## BEGIN Source material
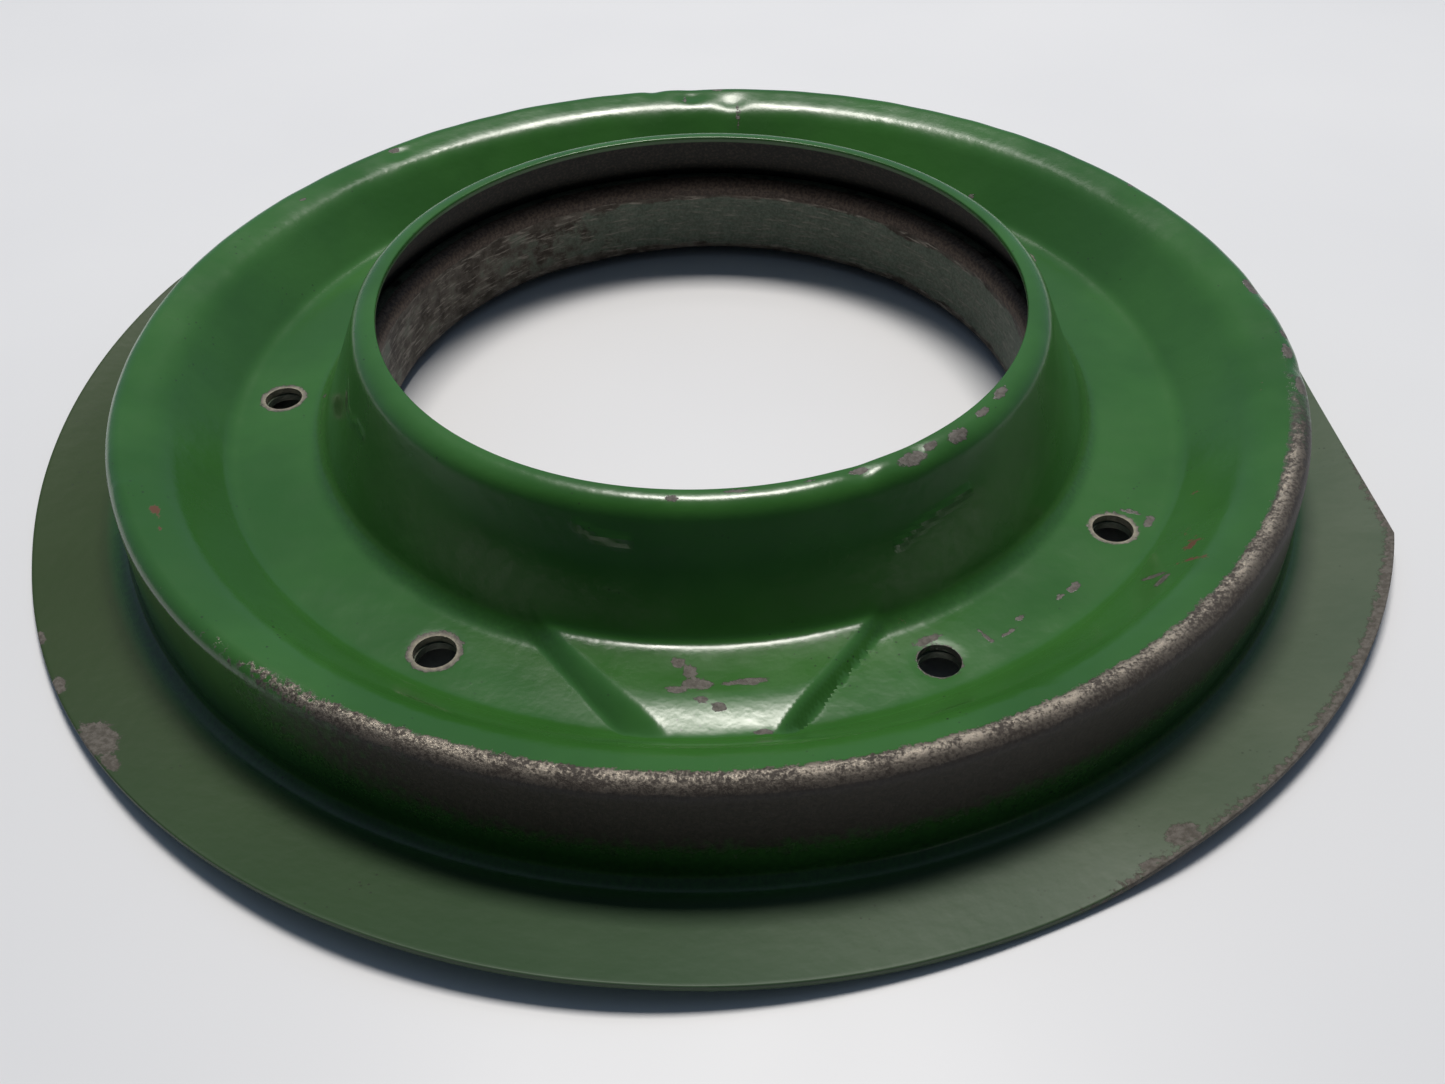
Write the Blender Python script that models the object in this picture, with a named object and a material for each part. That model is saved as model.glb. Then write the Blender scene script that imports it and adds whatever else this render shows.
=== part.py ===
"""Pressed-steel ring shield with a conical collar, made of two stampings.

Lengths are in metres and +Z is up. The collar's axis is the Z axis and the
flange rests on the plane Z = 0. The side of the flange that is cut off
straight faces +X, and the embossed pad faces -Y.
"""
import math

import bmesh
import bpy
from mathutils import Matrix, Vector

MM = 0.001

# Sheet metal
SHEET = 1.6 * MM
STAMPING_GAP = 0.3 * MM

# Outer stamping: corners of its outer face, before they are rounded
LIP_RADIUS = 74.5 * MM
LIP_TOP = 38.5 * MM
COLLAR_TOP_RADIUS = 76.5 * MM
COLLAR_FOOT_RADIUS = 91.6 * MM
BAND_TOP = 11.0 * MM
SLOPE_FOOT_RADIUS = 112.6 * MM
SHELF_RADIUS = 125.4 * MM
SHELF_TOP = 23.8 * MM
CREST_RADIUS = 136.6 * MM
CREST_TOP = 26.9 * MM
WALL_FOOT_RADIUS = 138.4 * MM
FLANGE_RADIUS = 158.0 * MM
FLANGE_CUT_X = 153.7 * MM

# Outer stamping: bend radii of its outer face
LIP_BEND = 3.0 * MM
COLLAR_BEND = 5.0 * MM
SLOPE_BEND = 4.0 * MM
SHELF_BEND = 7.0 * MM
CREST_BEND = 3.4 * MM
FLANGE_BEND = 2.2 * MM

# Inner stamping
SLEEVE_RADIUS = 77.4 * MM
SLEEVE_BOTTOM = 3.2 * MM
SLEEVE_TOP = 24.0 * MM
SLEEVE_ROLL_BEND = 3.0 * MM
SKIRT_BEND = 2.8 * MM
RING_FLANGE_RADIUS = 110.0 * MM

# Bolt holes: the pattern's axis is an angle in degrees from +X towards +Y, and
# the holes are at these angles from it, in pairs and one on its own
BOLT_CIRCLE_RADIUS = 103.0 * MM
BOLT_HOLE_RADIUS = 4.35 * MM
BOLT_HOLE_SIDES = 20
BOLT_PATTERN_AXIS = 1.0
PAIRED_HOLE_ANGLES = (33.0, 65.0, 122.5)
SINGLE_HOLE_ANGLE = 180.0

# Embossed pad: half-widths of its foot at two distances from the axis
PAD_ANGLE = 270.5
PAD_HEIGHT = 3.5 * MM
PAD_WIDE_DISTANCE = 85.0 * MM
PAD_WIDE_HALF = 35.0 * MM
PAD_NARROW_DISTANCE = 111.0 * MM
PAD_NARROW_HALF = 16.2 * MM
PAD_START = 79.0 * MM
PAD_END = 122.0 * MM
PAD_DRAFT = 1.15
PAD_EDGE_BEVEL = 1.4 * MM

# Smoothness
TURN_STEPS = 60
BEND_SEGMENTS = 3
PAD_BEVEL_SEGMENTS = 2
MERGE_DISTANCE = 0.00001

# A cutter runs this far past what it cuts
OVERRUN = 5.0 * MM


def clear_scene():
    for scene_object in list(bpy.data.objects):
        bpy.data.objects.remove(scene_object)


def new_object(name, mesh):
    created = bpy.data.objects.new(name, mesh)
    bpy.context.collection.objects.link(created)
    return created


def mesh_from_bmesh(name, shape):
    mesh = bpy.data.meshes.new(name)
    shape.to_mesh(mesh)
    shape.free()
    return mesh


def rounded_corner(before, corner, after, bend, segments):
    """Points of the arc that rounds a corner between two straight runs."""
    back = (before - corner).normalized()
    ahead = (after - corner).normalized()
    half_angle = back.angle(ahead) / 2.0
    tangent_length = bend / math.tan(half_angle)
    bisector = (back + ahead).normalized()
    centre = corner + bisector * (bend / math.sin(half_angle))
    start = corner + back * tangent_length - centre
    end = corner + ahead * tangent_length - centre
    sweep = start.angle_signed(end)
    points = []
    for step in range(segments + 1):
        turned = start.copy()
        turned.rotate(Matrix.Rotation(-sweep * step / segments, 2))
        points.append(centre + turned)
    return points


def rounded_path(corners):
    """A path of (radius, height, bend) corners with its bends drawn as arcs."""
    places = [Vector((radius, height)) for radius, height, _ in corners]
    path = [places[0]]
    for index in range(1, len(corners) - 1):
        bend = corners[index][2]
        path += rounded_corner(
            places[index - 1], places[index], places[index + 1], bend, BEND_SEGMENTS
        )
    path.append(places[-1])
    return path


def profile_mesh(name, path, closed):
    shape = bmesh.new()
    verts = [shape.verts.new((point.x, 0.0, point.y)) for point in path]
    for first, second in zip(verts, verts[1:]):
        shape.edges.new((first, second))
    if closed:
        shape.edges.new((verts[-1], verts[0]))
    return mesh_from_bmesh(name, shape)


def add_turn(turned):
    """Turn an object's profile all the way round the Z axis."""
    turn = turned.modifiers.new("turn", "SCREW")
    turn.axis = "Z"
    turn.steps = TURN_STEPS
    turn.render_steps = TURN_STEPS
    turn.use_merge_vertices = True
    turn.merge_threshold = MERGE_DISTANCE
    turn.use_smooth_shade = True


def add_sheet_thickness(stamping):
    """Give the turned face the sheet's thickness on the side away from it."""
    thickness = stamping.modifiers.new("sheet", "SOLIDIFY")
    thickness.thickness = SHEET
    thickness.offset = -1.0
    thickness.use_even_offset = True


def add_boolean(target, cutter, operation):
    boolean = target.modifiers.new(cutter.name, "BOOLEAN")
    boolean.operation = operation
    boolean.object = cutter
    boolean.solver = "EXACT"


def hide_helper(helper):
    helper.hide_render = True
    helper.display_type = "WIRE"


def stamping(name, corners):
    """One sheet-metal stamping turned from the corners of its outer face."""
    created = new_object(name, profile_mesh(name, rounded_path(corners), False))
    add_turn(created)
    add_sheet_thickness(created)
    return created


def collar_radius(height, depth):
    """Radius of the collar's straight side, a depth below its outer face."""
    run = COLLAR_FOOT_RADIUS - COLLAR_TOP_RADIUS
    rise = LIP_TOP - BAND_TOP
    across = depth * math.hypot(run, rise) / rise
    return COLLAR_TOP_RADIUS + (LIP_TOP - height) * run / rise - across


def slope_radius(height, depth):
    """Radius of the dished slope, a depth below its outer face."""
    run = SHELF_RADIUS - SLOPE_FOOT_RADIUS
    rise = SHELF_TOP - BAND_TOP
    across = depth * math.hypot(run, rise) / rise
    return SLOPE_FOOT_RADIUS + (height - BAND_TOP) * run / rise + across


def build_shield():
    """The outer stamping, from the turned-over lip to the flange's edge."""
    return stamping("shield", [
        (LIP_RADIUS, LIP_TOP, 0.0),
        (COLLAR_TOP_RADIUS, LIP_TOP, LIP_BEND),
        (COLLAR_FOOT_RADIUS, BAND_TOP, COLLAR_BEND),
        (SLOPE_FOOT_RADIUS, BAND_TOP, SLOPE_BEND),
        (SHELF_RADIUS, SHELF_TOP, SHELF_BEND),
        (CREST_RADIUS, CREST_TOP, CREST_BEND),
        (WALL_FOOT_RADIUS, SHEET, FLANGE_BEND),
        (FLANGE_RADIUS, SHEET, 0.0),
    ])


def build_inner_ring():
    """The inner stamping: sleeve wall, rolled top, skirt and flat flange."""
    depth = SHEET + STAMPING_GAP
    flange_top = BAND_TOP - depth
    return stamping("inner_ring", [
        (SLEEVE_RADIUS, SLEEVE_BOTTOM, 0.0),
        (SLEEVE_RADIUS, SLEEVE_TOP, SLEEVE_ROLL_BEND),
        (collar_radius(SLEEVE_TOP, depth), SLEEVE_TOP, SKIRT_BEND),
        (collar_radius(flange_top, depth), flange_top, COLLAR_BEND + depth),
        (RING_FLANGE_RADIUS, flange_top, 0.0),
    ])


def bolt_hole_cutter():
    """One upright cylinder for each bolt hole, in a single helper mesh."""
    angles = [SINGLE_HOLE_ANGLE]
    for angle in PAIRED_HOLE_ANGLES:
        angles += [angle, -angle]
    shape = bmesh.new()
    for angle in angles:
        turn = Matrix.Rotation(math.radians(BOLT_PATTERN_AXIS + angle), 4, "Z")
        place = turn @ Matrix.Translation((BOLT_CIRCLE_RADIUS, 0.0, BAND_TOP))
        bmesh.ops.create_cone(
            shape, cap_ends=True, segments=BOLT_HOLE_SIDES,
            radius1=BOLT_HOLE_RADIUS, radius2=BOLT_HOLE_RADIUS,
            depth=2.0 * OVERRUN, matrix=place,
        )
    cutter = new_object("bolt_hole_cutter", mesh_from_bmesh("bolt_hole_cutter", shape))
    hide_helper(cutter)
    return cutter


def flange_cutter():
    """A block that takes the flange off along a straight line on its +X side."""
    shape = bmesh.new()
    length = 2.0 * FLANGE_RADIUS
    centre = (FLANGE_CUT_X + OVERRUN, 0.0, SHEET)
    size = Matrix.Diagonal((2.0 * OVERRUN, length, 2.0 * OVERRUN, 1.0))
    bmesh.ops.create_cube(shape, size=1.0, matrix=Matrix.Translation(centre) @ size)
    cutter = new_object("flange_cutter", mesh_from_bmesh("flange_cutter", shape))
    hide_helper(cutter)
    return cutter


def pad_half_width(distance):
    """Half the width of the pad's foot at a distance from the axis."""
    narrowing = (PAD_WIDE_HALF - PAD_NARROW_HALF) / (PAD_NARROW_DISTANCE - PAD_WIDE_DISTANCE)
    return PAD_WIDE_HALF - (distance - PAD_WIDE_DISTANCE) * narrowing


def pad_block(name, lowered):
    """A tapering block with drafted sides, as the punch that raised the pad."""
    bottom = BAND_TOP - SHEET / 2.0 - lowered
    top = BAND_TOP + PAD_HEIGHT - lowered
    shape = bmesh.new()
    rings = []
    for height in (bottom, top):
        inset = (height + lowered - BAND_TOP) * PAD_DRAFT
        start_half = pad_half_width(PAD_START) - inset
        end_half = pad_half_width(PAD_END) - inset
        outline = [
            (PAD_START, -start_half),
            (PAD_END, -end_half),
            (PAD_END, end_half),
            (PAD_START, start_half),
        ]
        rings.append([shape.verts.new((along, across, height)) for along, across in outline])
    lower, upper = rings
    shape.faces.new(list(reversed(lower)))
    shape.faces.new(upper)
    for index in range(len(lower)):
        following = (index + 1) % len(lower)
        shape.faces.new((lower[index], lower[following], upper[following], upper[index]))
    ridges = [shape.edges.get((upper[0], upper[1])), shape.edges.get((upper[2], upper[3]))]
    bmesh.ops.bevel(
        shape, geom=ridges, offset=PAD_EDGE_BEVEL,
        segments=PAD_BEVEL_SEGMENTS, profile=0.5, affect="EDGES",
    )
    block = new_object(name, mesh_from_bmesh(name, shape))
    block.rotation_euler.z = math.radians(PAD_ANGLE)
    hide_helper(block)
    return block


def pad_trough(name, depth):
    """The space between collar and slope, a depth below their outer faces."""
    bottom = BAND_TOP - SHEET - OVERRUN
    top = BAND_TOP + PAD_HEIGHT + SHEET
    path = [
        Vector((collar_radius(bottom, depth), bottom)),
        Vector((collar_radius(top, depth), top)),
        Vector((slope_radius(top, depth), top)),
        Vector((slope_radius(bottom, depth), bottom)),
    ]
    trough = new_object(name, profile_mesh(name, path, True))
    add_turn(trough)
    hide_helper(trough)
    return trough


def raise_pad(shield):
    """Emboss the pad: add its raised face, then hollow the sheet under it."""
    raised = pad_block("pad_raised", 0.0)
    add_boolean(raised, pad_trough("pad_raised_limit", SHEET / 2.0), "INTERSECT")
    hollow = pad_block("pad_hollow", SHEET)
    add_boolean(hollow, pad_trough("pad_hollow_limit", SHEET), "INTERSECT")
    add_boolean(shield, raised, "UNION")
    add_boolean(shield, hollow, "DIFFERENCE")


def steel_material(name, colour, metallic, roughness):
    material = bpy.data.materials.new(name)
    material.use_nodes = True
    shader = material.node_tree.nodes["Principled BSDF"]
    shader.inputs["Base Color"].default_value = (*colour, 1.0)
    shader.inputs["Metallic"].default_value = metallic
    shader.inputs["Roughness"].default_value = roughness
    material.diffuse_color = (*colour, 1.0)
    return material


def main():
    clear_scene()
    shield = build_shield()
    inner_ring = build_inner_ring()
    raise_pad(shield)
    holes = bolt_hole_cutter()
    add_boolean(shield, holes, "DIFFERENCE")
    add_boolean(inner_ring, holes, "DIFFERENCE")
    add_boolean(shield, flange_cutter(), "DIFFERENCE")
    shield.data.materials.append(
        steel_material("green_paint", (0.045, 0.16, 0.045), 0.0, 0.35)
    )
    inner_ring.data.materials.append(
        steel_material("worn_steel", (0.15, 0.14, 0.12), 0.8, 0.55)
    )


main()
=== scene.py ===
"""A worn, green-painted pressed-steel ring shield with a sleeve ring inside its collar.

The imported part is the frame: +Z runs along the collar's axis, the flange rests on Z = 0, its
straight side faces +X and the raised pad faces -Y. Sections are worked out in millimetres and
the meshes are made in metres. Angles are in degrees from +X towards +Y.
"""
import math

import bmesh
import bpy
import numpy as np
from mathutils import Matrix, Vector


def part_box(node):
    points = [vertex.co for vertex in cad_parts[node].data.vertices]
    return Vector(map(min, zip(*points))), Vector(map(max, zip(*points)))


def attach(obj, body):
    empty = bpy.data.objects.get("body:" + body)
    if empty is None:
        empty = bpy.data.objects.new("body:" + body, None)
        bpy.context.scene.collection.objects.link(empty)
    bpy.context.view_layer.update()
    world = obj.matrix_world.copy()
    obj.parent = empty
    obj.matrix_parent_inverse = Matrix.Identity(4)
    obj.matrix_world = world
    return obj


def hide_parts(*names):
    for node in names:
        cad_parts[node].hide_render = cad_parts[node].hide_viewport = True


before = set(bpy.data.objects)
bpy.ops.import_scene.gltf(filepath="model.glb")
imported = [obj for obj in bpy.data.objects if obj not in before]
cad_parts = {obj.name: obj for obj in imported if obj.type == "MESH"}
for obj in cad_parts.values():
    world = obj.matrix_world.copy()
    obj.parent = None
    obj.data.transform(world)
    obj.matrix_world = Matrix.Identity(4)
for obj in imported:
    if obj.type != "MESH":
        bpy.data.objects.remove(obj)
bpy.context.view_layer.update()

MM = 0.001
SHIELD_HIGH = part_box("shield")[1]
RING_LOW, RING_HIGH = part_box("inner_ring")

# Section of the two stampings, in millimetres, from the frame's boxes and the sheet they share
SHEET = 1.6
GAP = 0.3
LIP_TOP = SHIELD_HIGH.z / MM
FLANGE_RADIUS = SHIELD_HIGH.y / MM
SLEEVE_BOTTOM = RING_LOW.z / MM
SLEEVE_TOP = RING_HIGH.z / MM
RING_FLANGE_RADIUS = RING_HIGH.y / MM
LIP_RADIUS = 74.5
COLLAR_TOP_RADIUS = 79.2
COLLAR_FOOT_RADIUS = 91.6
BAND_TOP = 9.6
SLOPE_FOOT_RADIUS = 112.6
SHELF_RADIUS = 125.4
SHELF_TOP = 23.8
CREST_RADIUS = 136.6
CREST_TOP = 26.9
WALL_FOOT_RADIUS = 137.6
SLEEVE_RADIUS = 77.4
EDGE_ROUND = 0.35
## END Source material
Look through the listing and extract every line with "frame" in it.

### [Answer]
The imported part is the frame: +Z runs along the collar's axis, the flange rests on Z = 0, its
# Section of the two stampings, in millimetres, from the frame's boxes and the sheet they share